OBJECTIVE
Repeat the following lines exactly and nothing else: the line containing "Recreate this object as parametric Blender" and each line after it through the end of the listing.

EXTRACTED MATERIAL
====
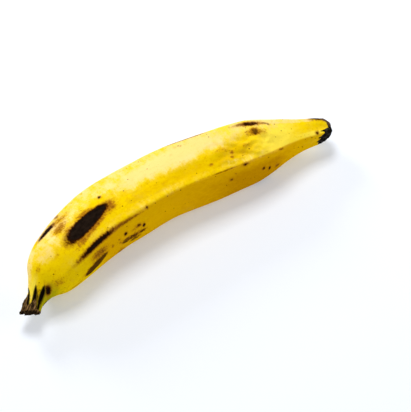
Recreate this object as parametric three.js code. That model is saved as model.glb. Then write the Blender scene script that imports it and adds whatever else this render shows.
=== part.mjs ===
// A ripe plantain, lying on its side: one solid, from the cut end of its stem to the blossom tip.
// Millimetres and degrees, +Z up. The stem points to -X, the tip to +X and the bowed back to +Y.
//
// The fruit starts as a straight, round lathed body along Y. Each point of it then gets its place on
// the real fruit: its radius from the girth, the ridges and the dents, and its place on the bent
// centreline. "along" is the distance from the cut end, and "around" the angle round the centreline:
// 0 on the bowed back, 90 on the upper side, 180 on the hollow side and 270 underneath.

import * as THREE from "three";

const { clamp, degToRad, lerp, smoothstep } = THREE.MathUtils;

// Driving dimensions.
const LENGTH = 276; // along the centreline
const THICKEST = 26.9; // radius to the ridges
const CUT_SLANT = 20; // of the cut end, which reaches further back on the bowed side
const CUT_HOLLOW = 1.2; // depth of the pith, which has dried back into the cut end
const TIP_CAP = 14; // length of the round end at the tip
const TIP_DIMPLE = 2; // depth of the scar that the flower left

// The centreline turns through these arcs, from the stem to the tip.
const BENDS = [
  { length: 23, turn: 9 },
  { length: 30, turn: 10.8 },
  { length: 45, turn: 14.9 },
  { length: 60, turn: 11 },
  { length: 70, turn: 2.3 },
  { length: 48, turn: 11 },
];

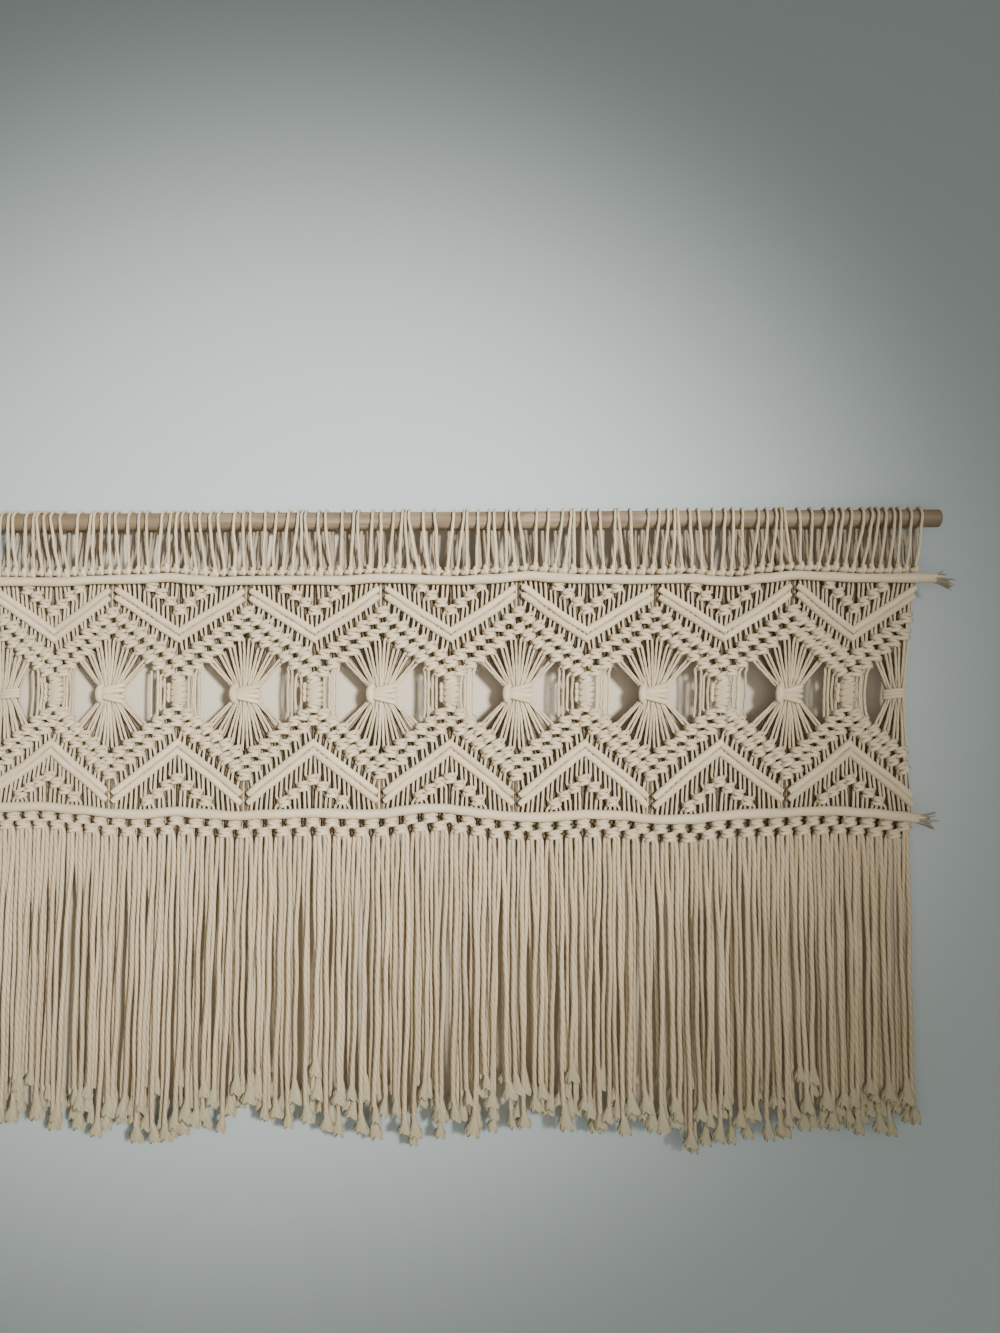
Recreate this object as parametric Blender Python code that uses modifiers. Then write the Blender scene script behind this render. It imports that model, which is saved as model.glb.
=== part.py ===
====
PROBLEM SOLUTION
Recreate this object as parametric Blender Python code that uses modifiers. Then write the Blender scene script behind this render. It imports that model, which is saved as model.glb.
=== part.py ===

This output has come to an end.